CUMBERLAND — A $7 million verdict rendered by an Allegany County jury after a nine-day trial in a medical malpractice case earlier this month was appropriate given the harm caused to a baby after her heart stopped and she suffered brain damage, said Kathleen Howard Meredith, the attorney who brought the suit.
Meredith praised the six-member jury. “They were remarkably alert and concentrated carefully on the testimony,” Meredith said. “I thought it was a strong case.”
The child involved, Madison Henry, born in 2008, is severely disabled as a result of brain damage caused by her heart stopping. She is now 5.
The suit was filed by Robert and Kate Henry of Frostburg on behalf of Madison against pediatrician Dr. Michael Levitas and Children’s Medical Group P.A. of Cumberland.
The jury consisted of five women and one man. It included two educators, one nurse and two of the remaining three were college educated as well. Another juror was a high school graduate, Meredith said. It took about six hours for the jury to reach a verdict, which was issued on Oct. 18. The first trial in 2012 ended in a hung jury, according to court records.
A portion of the verdict was for non-economic damages for pain and suffering of $1 million. That will be automatically reduced to $695,000 under state law, said Meredith.
“I think it is a large verdict, but with these kinds of injuries, there have been larger verdicts in the state,” Meredith said. With early enough diagnosis and surgery, the condition could have been corrected, Meredith said.
Defense attorney Conrad Varner challenged the verdict and the jury’s ability to understand the case.
“The jury’s verdict is significant because it makes the case for much needed reform of Maryland medical malpractice law. First, in a brain-damaged baby case, the issues are of such complexity that it cannot be expected that juries with limited education can possibly understand the issues, especially when their knowledge of the medicine comes from highly paid biased experts,” Varner said in a written statement.
Despite the verdict, Conrad maintains no mistakes were made.
“Dr. Levitas did nothing wrong, was not negligent, and did not violate the standard of care. He is a well-respected and competent physician well-known and highly regarded in Cumberland. In this case, the issue involved a rare congenital heart condition that did not manifest itself until the baby’s heart went into failure,” Conrad said.
The condition Madison was born with is called coarctation of the aorta.
At birth, the heart condition cannot be detected but quickly becomes worse, Meredith said. Madison was brought to Children’s Medical Group twice for examinations, and both times a nurse recorded a high heart rate. The normal heart rate for a baby is between 130-160 beats per minute.
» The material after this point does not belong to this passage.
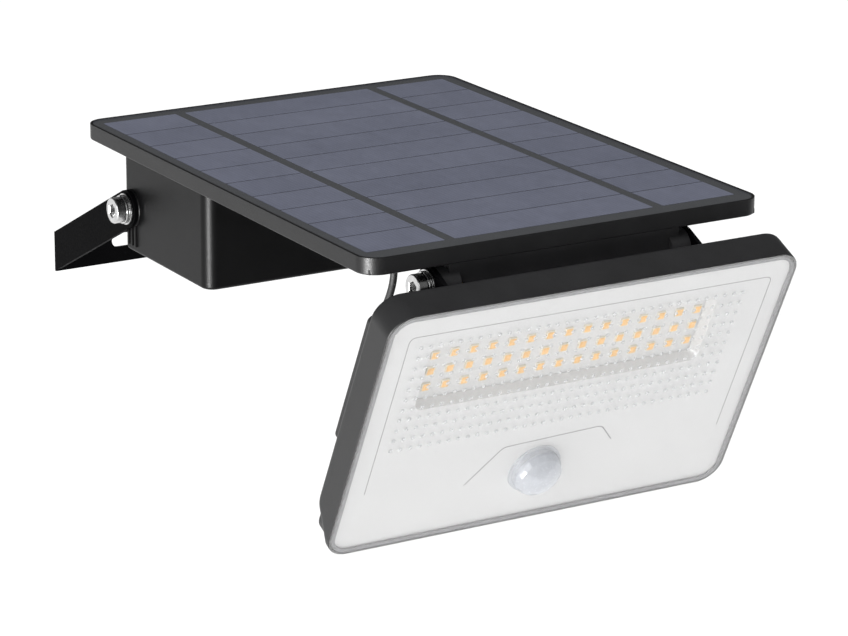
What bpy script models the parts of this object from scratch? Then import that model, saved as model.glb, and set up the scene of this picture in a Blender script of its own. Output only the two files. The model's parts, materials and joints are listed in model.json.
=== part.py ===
"""Solar flood light: a panel with a battery box, a wall bracket and a tilting lamp head.

World frame: X runs along the width, +Y points into the wall, +Z is up. The origin is the
centre of the wall bracket's back face. Every length is in metres.

Three empties carry the pieces: panel_tilt_axis (the wall bracket's pivot), panel_datum (the
middle of the panel's front top edge, turning with it) and head_tilt_axis (the lamp's pivot,
leaning by HEAD_TILT). A moving piece is modelled about the empty that it hangs from.
"""

import math

import bmesh
import bpy
from mathutils import Matrix, Vector

MM = 0.001
GAP = 0.3 * MM                     # space left between two pieces that touch

# Solar panel
PANEL_WIDTH = 210 * MM
PANEL_DEPTH = 283 * MM
PANEL_THICKNESS = 8 * MM
PANEL_CORNER = 10 * MM
PANEL_LIP = 1.2 * MM               # thin rim round the laminate
LAMINATE_SEAT_DEPTH = 1.7 * MM
LAMINATE_LEDGE = 6 * MM
WIRE_SPACE_DEPTH = 2.3 * MM
WIRE_WINDOW_WIDTH = 30 * MM
WIRE_WINDOW_DEPTH = 12 * MM
PANEL_RIM_WALL = 2.5 * MM
UNDERSIDE_RELIEF = 2.2 * MM
UNDERSIDE_RIB = 2 * MM
UNDERSIDE_COLUMNS = 3
UNDERSIDE_ROWS = 3
BACKSHEET_THICKNESS = 0.6 * MM
CELL_THICKNESS = 0.2 * MM
GLAZING_THICKNESS = 0.25 * MM
CELL_ROWS = 10
CELL_FIELD_FRONT = 12.4 * MM       # front edge of the cells, from the panel's front
CELL_FIELD_DEPTH = 263 * MM
CELL_FIELD_WIDTH = 195.6 * MM
CELL_CENTRE_WIDTH = 105.3 * MM       # middle column of cells
CELL_COLUMN_GAP = 5.3 * MM
CELL_ROW_GAP = 0.9 * MM

# Battery box
BOX_WIDTH = 180 * MM
BOX_DEPTH = 91.5 * MM
BOX_HEIGHT = 56 * MM               # from the panel's underside to the box's bottom
BOX_CORNER = 6.5 * MM
BOX_BOTTOM_CHAMFER = 1.6 * MM
BOX_WALL = 2.5 * MM
BOX_REAR_INSET = 11.5 * MM         # panel overhang behind the box
GASKET_THICKNESS = 0.6 * MM
GASKET_WIDTH = 1.5 * MM
GASKET_INSET = 0.5 * MM
PAD_RADIUS = 9.5 * MM
PAD_PROUD = 1 * MM
SIDE_RIBS = 3
SIDE_RIB_WIDTH = 1.8 * MM
SIDE_RIB_PITCH = 3.8 * MM
COLUMN_RADIUS = 4 * MM             # screw columns in the box's corners
COLUMN_PITCH_X = 160 * MM
COLUMN_PITCH_Y = 60 * MM
PILOT_RADIUS = 1.3 * MM
PILOT_DEPTH = 10 * MM

# Battery pack and electronics
CELL_DIAMETER = 18.4 * MM
CELL_LENGTH = 65 * MM
CELL_NUB_RADIUS = 3 * MM
CELL_NUB_HEIGHT = 1 * MM
BATTERY_CELLS = 4
BATTERY_PITCH = 19.2 * MM
HOLDER_FLOOR = 1.2 * MM
HOLDER_HEIGHT = 7 * MM
HOLDER_END_MARGIN = 2.5 * MM
HOLDER_SIDE_MARGIN = 1 * MM
HOLDER_CLEARANCE = 0.6 * MM        # from the left pivot's boss
BOARD_CENTRE_X = 46 * MM
BOARD_SIZE = 58 * MM
BOARD_THICKNESS = 1.6 * MM
BOARD_LIFT = 13 * MM               # board's underside above the box's floor
POST_RADIUS = 3 * MM
CHIP_HEIGHT = 3.5 * MM
SWITCH_SIZE = 6 * MM
SWITCH_HEIGHT = 3.6 * MM
BUTTON_RADIUS = 6 * MM
BUTTON_CLEARANCE = 0.35 * MM
BUTTON_PROUD = 1.2 * MM
BUTTON_FLANGE_RADIUS = 7.5 * MM
BUTTON_FLANGE_THICKNESS = 1.2 * MM
BUTTON_STEM_RADIUS = 2 * MM
BUTTON_TRAVEL = 0.8 * MM
BUTTON_EDGE = 0.8 * MM
PLUNGER_RADIUS = 1.6 * MM
PLUNGER_PROUD = 1 * MM
BUTTON_FROM_BOARD_X = 10 * MM

# Pivots and their M8 fasteners
REAR_PIVOT_FROM_WALL = 87.2 * MM
REAR_PIVOT_HEIGHT = 43.9 * MM      # above the middle of the wall plate
REAR_PIVOT_FROM_BOX_BACK = 11.5 * MM
REAR_PIVOT_DROP = 41.4 * MM        # below the panel's top
HEAD_PIVOT_INSET = 9.5 * MM        # behind the panel's front edge
HEAD_PIVOT_DROP = 19.6 * MM
HEAD_TILT = math.radians(25.4)
SHANK_RADIUS = 4 * MM
SHANK_LENGTH = 16 * MM
SHANK_CLEARANCE = 0.3 * MM
SCREW_HEAD_RADIUS = 6.5 * MM
SCREW_HEAD_HEIGHT = 4.6 * MM
HEX_ACROSS_FLATS = 6 * MM
HEX_DEPTH = 3 * MM
SPRING_WASHER_RADIUS = 7.2 * MM
SPRING_WASHER_THICKNESS = 1.6 * MM
SPRING_WASHER_SLIT = 1.2 * MM
FLAT_WASHER_RADIUS = 7.9 * MM
FLAT_WASHER_THICKNESS = 1.2 * MM
STACK_GAP = 0.2 * MM               # between the fasteners of one stack
INSERT_RADIUS = 5.4 * MM
INSERT_LENGTH = 12 * MM
BOSS_WALL = 2 * MM
PIN_HEAD_RADIUS = 6 * MM
PIN_HEAD_THICKNESS = 1.4 * MM

# Brackets, both bent from the same strip
STRIP_WIDTH = 18.8 * MM
STRIP_THICKNESS = 2 * MM
BEND_RADIUS = 0.6 * MM             # outside of each bend
SLOT_HEIGHT = 7.5 * MM
SLOT_LENGTH = 26 * MM
SLOT_RISE = 1.2 * MM
SLOT_OUTER_END = 61 * MM           # from the middle of the wall plate
BRACKET_SCREW_OFFSETS = (-50 * MM, -20 * MM, 20 * MM, 50 * MM)

# Hinge block under the panel's front edge
BLOCK_WIDTH = 122 * MM
BLOCK_FRONT_INSET = 4 * MM
BLOCK_DEPTH = 19 * MM
BLOCK_HEIGHT = 20 * MM
BLOCK_ROUND = 4 * MM
LUG_RADIUS = 8.5 * MM
LUG_LENGTH = 5.1 * MM
LUG_ROOT = 5 * MM                  # how far a lug runs into the block
PIVOT_BORE_DEPTH = 20 * MM
BLOCK_SCREW_OFFSETS = (-44 * MM, 44 * MM)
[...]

In two visits to Levitas’ office, Madison’s rate was recorded at 184 and 192 beats per minute, according to the complaint filed in the suit. The examinations took place within a few days of each other shortly after the child’s birth.
On April 3, Madison was not breathing well and her mother sought emergency help. Because of weather, ground transport was used to Johns Hopkins University Hospital in Baltimore and the child had to be revived during the trip. Her heart also stopped during the surgery to repair the aorta, the compliant stated.
Levitas did not remember the baby or either examination, Meredith said.
While congenital heart defects are indeed rare, the aortic condition is one of the more common heart defects, Meredith said.
Whether the pediatrician committed malpractice by failing to refer the baby to a pediatric cardiologist because of an irregular heartbeat was the key issue in the case, said Meredith. “I want to make clear that Dr. Levitas ... was not expected to diagnose this,” said Meredith.
The problem could have been diagnosed with an echocardiogram, which is essentially an ultrasound of the heart and aorta, Meredith said.
The key disagreements were over whether the excessive heart rate was persistent or sporadic and what the physician should have done next because of the high heart rate, Meredith said.
The case was tried before Circuit Court Judge Gary Leasure beginning on Oct. 7.